Use of this method results in a ragged array of cells:
A potentially different number of cells per row.
"""
# HiGregSmith added
for c in self._tbl.tr_lst[row_idx].tc_lst:
yield _Cell(c,self)
Then to use this call, I needed to get the max row index. Ideally, this would be abstracted, but this seems the most direct way to access by row number rather than an iterator for row and for cell within a row. Note also that this is more properly called a "generator" and only creates Cell objects when needed rather than creating them all at once for the row (or table, for that matter).
documentlist is a list of filenames each of which is suitable for using when calling Document(). This example prints out the text in each cell with a maximum horizontal spacing and a vertical line with all the cells in each row appearing on one line:
import docx
from pprint import pprint
for docname in documentlist:
document = docx.Document(docname)
for table in document.tables:
for row_idx in range(len(table._tbl.tr_lst)):
for c in table.iter_row_cells(row_idx):
print ('{!r: ^{fieldsize}.{fieldsize}}|'.format(c.text,fieldsize=19),end='')
print ('')
print('-'*40)
Edit: Here's another way to define iter_row_cells using map iterator instead of creating a generator with yield:
return map(lambda c: _Cell(c,self), self._tbl.tr_lst[row_idx].tc_lst)

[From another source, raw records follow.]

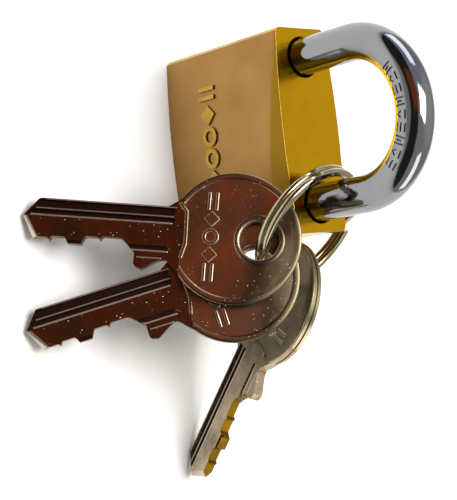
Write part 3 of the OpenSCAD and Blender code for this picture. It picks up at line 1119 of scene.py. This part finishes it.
def build_world():
    """A pale studio all round, with a dark band and a warm patch where the viewer stands."""
    world = bpy.data.worlds.new("studio")
    scene.world = world
    n = Nodes(world, "Background", "Generated")
    ragged = 0.16

    def patch(direction, low, high):
        """A round patch of sky about a direction, with uneven edges."""
        dot = n.tree.nodes.new("ShaderNodeVectorMath")
        dot.operation = "DOT_PRODUCT"
        n.put(n.coord, dot.inputs[0])
        dot.inputs[1].default_value = Vector(direction).normalized()
        wave = n.noise(2.6, 2.0, rough=0.5)
        uneven = n.math("MULTIPLY_ADD", wave, ragged, dot.outputs["Value"])
        # the noise is 0.5 on the whole, so half of its share is taken off again
        return n.ramp(uneven, low + ragged / 2, high + ragged / 2)

    color = n.mix(patch((-1, 0.2, 0.5), 0.2, 0.95), (0.45, 0.45, 0.44), (0.40, 0.44, 0.52))
    color = n.mix(patch((0.0, 0.66, 0.75), 0.72, 0.97), color, (0.74, 0.70, 0.62))
    # a dark band where the viewer stands, with a warm patch in it
    low = patch((-0.0787, -0.935, -0.345), 0.10, 0.20)
    high = patch((0.0787, 0.935, 0.345), -0.84, -0.74)
    color = n.mix(n.math("MULTIPLY", low, high), color, (0.035, 0.034, 0.032))
    color = n.mix(patch((-0.33, -0.60, 0.73), 0.93, 0.985), color, (0.38, 0.088, 0.028))
    # the camera itself sees plain pale grey
    path = n.tree.nodes.new("ShaderNodeLightPath")
    color = n.mix(path.outputs["Is Camera Ray"], color, (0.84, 0.84, 0.84))
    n.put(color, n.shader.inputs["Color"])
    n.shader.inputs["Strength"].default_value = 1.0


def area_light(name, at, target, size, energy, color):
    """A rectangular lamp at one point, turned to another."""
    data = bpy.data.lights.new(name, "AREA")
    data.shape = "RECTANGLE"
    data.size, data.size_y = size
    data.energy = energy
    data.color = color
    lamp = bpy.data.objects.new(name, data)
    scene.collection.objects.link(lamp)
    lamp.location = at
    lamp.rotation_euler = (Vector(target) - Vector(at)).to_track_quat("-Z", "Y").to_euler()


# the camera's place in millimetres, and the directions it sees as right, down and ahead
CAMERA_AT = Vector((35.166, -197.384, 231.018))
CAMERA_RIGHT = Vector((0.11136, 0.75136, 0.65043))
CAMERA_DOWN = Vector((0.99255, -0.05150, -0.11044))
CAMERA_AHEAD = Vector((-0.04949, 0.65788, -0.75149))


def build_camera():
    data = bpy.data.cameras.new("camera")
    data.sensor_width = 36
    data.lens = 104.15
    data.clip_start = 0.01
    data.dof.use_dof = False
    camera = bpy.data.objects.new("camera", data)
    scene.collection.objects.link(camera)
    turn = axes(CAMERA_RIGHT, -CAMERA_DOWN, -CAMERA_AHEAD)
    camera.matrix_world = Matrix.Translation(CAMERA_AT * MM) @ turn
    scene.camera = camera


build_floor()
build_world()
area_light("soft_top", (-0.10, 0.04, 1.2), (0, 0, 0), (0.66, 0.66), 14.5, (1.0, 0.99, 0.97))
area_light("soft_left", (-0.60, 0.15, 0.30), (0, 0, 0.03), (0.25, 0.5), 1.0, (0.93, 0.96, 1.0))
area_light("soft_right", (0.60, 0.20, 0.30), (0, 0, 0.03), (0.25, 0.5), 1.0, (1.0, 0.98, 0.94))
build_camera()
scene.view_settings.view_transform = "Standard"
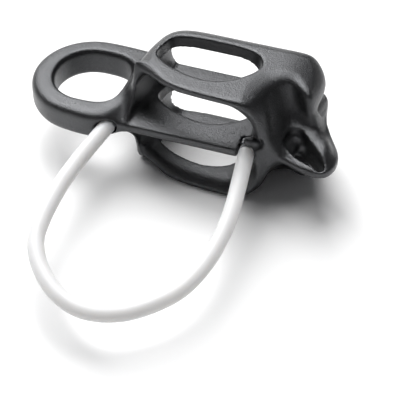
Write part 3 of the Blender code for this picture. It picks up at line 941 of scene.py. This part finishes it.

Edit2: Here's how to get a row iterator of cell iterators:
rowiter = map(table.iter_row_cells,range(len(table._tbl.tr_lst)))
Or All In One (if iter_row_cells()
is not available):
rowiter = map(map(table.iter_row_cells,range(len(table._tbl.tr_lst))),range(len(table._tbl.tr_lst)))
@HiGregSmith Nice :) Thanks for posting what you came up with :)
Function for correct retrieve real cells from row:
def real_row_cells(row:'_Row') -> 'Sequence[_Cell]':
from docx.oxml.simpletypes import ST_Merge
from docx.table import _Cell
cells = []
table:'Table' = row.table
drows = getattr(table, '_real_rows', {})
if not drows:
table._real_rows = drows = {}
row_ind = row._index
if ocells := drows.get(row_ind):
return ocells
for i, tc in enumerate(row._tr.tc_lst):
for grid_span_idx in range(tc.grid_span):
if tc.vMerge == ST_Merge.CONTINUE:
prev_cels = real_row_cells(table.rows[row_ind - 1])
cells.append(prev_cels[i])
elif grid_span_idx > 0:
cells.append(cells[-1])
else:
cells.append(_Cell(tc, table))
ocells = tuple(cells)
drows[row_ind] = ocells
return ocells
Function for correct retrieve real cells from row:
This does not work for me.
I added the following definition to class Table in table.py:
def iter_row_cells(self, row_idx):
And here is a version that does not need monkey patching:
def table_itercells(table):
for row_idx in range(len(table._tbl.tr_lst)):
for cell in table._tbl.tr_lst[row_idx].tc_lst:
yield _Cell(cell, table)
The following function table_iterrows()
helped me to parse table rows correctly
from typing import Tuple
from dataclasses import dataclass
from docx.table import Table, _Cell
@dataclass
class _SimpleRow:
cells: Tuple[_Cell, ...]
def table_iterrows(table: Table) -> _SimpleRow:
for row_idx in range(len(table._tbl.tr_lst)):
cells = []
for cell in table._tbl.tr_lst[row_idx].tc_lst:
cells.append(_Cell(cell, table))
yield _SimpleRow(tuple(cells))
It returns a _SimpleRow
dataclass, so that you can simply replace code like:
for item in doc.iter_inner_content():
if isinstance(item, docx.table.Table):
for row in item.row:
for cell in row.cells:
print(cell.text)
with
for item in doc.iter_inner_content():
if isinstance(item, docx.table.Table):
for row in table_iterrows(item):
for cell in row.cells:
print(cell.text)
When iterating over cells within rows, the index calculations for cells and rows within the table are off by the accumulated w:gridBefore and w:gridAfter from prior rows.